- **Description of the task**:
Could you print every record below exactly as it appears?

- **Input rows**:
————————

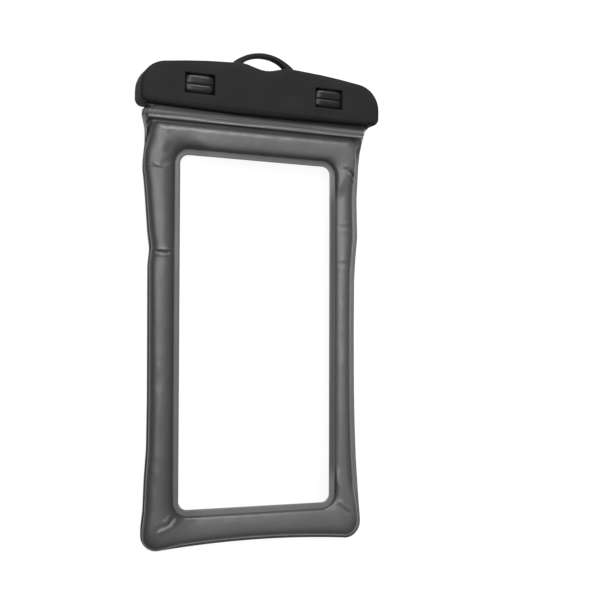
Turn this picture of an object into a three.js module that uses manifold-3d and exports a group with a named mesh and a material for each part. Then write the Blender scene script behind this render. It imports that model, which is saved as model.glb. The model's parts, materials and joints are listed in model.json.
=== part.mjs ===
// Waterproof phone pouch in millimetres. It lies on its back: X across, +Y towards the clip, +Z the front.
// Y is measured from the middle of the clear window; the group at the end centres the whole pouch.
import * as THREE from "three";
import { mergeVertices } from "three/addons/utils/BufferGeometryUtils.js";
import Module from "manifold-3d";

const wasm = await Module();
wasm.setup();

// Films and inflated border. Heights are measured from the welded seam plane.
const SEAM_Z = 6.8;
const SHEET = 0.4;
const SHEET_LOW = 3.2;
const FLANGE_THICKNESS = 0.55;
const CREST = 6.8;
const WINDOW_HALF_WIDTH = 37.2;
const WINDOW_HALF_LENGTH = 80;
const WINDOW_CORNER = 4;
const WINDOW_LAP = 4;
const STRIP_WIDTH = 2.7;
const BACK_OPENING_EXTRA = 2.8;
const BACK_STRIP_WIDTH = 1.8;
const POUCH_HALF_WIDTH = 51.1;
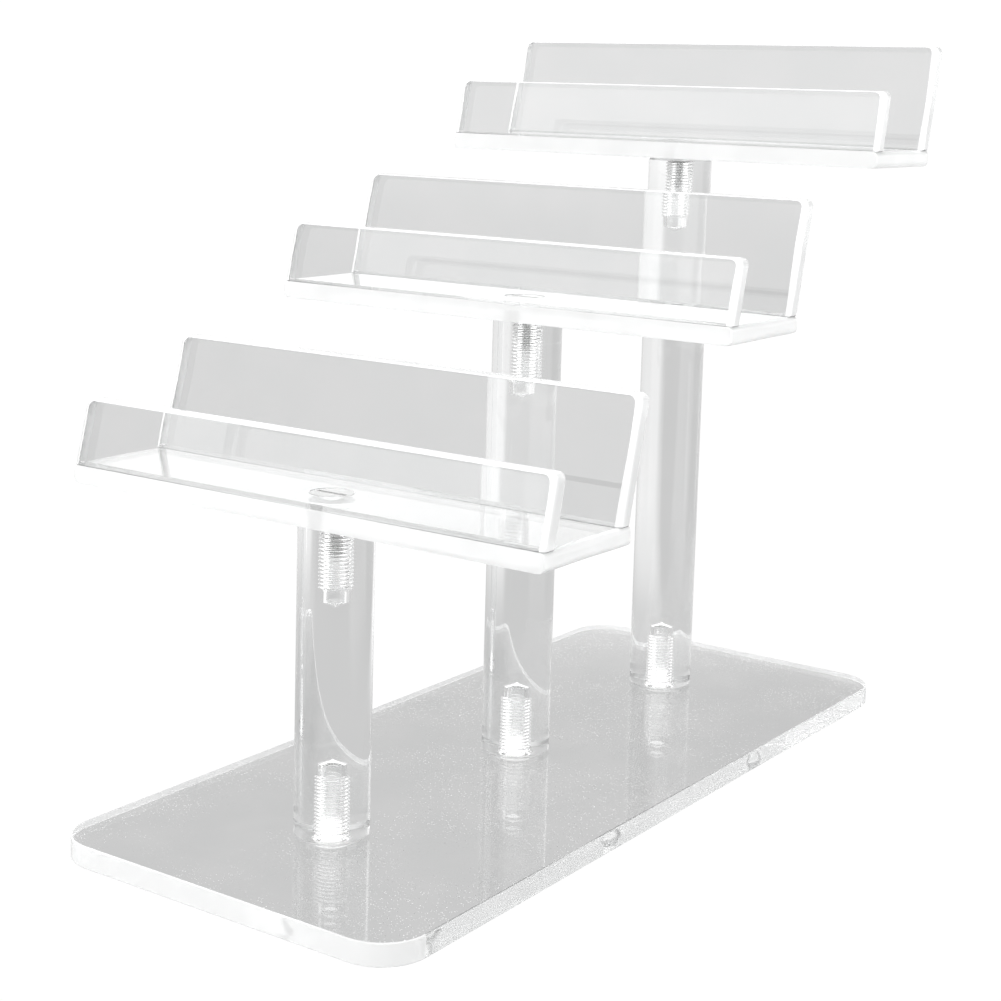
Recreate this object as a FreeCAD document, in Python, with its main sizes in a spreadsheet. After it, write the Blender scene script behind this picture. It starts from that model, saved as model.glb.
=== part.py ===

————————

- **Complete answer**:
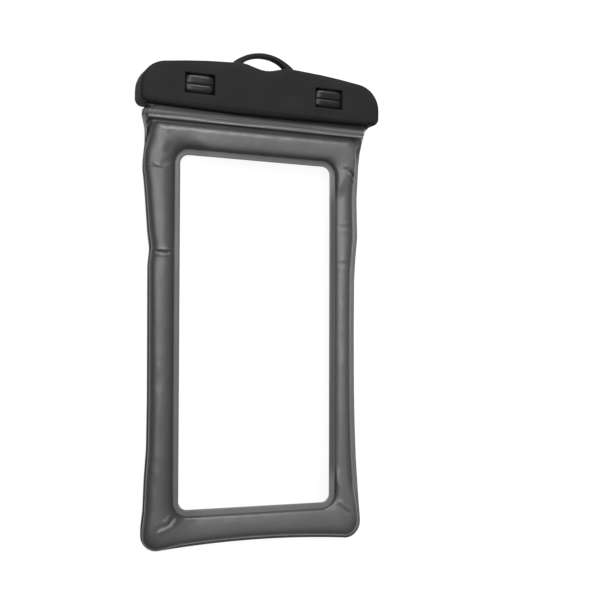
Turn this picture of an object into a three.js module that uses manifold-3d and exports a group with a named mesh and a material for each part. Then write the Blender scene script behind this render. It imports that model, which is saved as model.glb. The model's parts, materials and joints are listed in model.json.
=== part.mjs ===
// Waterproof phone pouch in millimetres. It lies on its back: X across, +Y towards the clip, +Z the front.
// Y is measured from the middle of the clear window; the group at the end centres the whole pouch.
import * as THREE from "three";
import { mergeVertices } from "three/addons/utils/BufferGeometryUtils.js";
import Module from "manifold-3d";

const wasm = await Module();
wasm.setup();

// Films and inflated border. Heights are measured from the welded seam plane.
const SEAM_Z = 6.8;
const SHEET = 0.4;
const SHEET_LOW = 3.2;
const FLANGE_THICKNESS = 0.55;
const CREST = 6.8;
const WINDOW_HALF_WIDTH = 37.2;
const WINDOW_HALF_LENGTH = 80;
const WINDOW_CORNER = 4;
const WINDOW_LAP = 4;
const STRIP_WIDTH = 2.7;
const BACK_OPENING_EXTRA = 2.8;
const BACK_STRIP_WIDTH = 1.8;
const POUCH_HALF_WIDTH = 51.1;
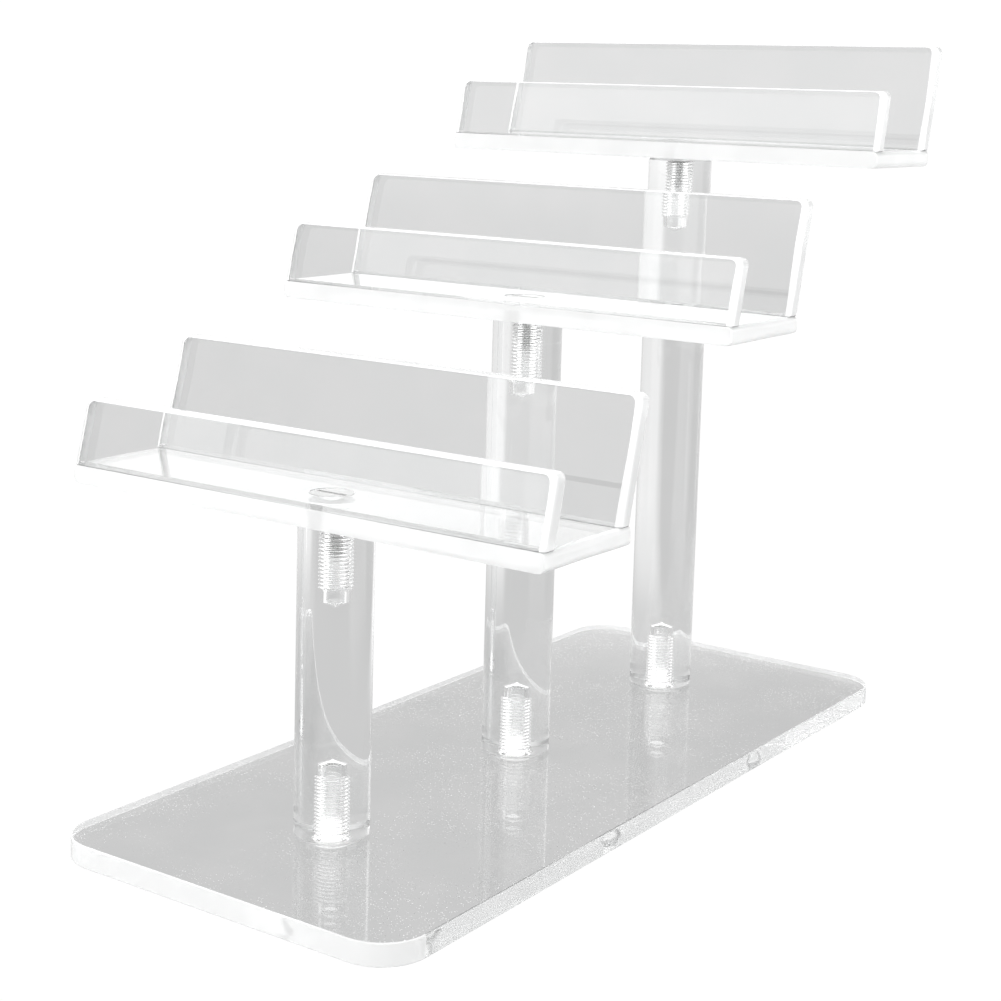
Recreate this object as a FreeCAD document, in Python, with its main sizes in a spreadsheet. After it, write the Blender scene script behind this picture. It starts from that model, saved as model.glb.
=== part.py ===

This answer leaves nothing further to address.